Announcing that “austerity is over” looks hasty. Corbyn will throw it back at her whenever ANY spending is cut.
The same goes for the PM’s manifesto pledges to cut tax on “businesses and working families”.
Chancellor Philip Hammond plainly intends the opposite to fund her NHS splurge.
The Tories claim “we will always be a party of low tax”. How, with the overall burden already at a 30-year high?
Hard Labour
FOR all the gloom, it could be worse. We could be victims of John McDonnell’s socialist fantasy, as the children dying of hunger in Venezuela are.
Inflation there has hit ten million per cent. Yes, you read that right.
The squalor and misery are almost unimaginable. Yet just four years ago the Shadow Chancellor rejoiced that the once-rich South American country was now experiencing “socialism in action”.

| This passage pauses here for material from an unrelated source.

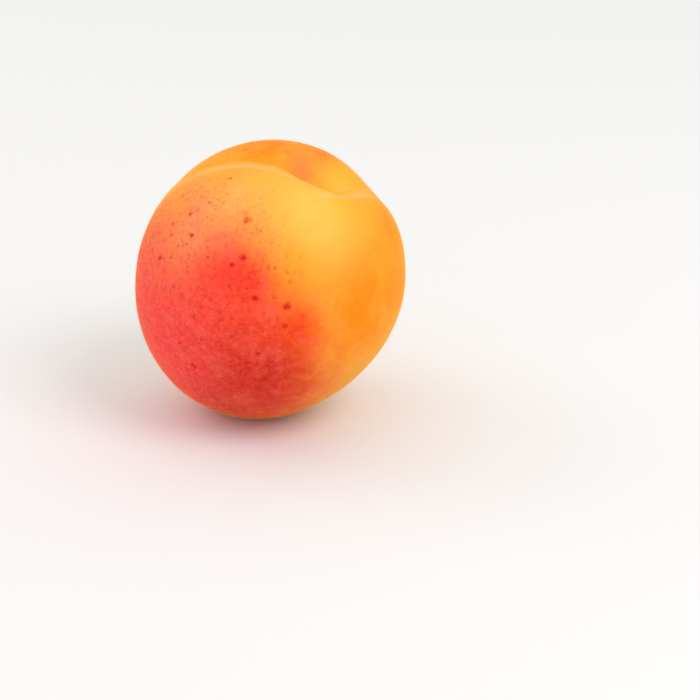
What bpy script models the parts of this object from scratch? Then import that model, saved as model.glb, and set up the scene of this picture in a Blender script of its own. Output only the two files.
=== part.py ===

The warning signs of collapse were already there. Essentials were running out. Renationalisations, price controls, the trampling on the rule of law and lack of private investment saw to that.
McDonnell ignored it all. And he won’t care one bit if we suffer such horrors too. His lifelong dream is to unleash the same lunatic experiment here.
Voters, and Labour’s own more moderate MPs, must never give him that chance.